- **What the task asks**: Using the listing below, copy every line that mentions "parts".

- **Stored records**:
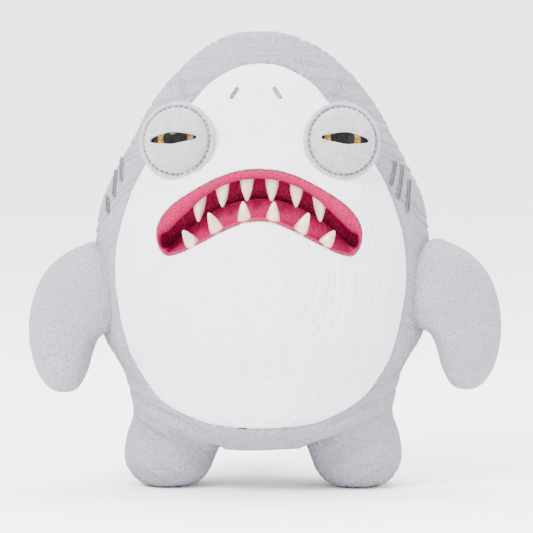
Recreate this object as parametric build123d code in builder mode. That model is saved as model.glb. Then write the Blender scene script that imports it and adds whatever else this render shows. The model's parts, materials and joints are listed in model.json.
...
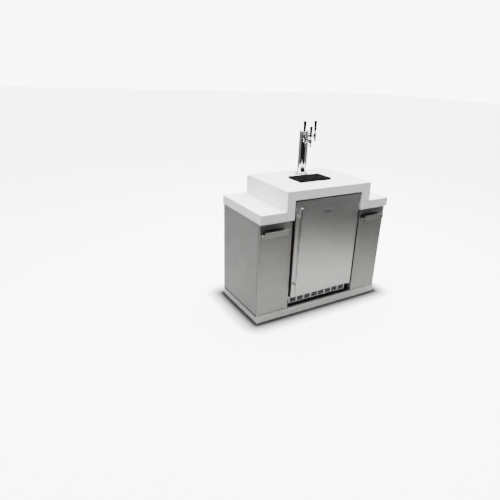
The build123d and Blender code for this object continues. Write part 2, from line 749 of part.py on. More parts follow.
...
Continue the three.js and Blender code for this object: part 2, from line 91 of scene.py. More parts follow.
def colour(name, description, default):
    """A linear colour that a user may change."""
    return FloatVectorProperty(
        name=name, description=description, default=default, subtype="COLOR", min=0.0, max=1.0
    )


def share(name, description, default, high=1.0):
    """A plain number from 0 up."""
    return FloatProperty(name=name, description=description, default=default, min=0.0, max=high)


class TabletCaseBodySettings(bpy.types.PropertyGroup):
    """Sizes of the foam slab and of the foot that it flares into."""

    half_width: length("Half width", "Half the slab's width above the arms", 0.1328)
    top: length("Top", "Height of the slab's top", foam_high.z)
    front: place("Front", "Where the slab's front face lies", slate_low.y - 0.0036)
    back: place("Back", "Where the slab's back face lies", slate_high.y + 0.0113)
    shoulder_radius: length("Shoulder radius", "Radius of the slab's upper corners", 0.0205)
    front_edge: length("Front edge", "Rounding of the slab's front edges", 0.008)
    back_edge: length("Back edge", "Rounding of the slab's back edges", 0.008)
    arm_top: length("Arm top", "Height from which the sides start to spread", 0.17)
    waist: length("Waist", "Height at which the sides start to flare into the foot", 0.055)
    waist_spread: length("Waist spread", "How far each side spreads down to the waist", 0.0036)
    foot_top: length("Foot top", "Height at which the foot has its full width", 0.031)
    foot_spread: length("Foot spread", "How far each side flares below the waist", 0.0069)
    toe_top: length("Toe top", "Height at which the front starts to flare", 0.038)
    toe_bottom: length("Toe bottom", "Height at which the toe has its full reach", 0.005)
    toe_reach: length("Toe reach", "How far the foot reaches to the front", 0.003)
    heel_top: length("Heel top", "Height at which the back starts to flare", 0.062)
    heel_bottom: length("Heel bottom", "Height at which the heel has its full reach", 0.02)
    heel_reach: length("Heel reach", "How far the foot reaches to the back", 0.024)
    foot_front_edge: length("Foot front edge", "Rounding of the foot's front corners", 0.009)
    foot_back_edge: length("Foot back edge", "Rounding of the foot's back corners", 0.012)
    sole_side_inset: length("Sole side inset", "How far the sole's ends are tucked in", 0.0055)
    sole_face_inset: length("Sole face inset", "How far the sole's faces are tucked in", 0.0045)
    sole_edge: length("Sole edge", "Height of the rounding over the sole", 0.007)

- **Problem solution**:
Recreate this object as parametric build123d code in builder mode. That model is saved as model.glb. Then write the Blender scene script that imports it and adds whatever else this render shows. The model's parts, materials and joints are listed in model.json.
The build123d and Blender code for this object continues. Write part 2, from line 749 of part.py on. More parts follow.
Continue the three.js and Blender code for this object: part 2, from line 91 of scene.py. More parts follow.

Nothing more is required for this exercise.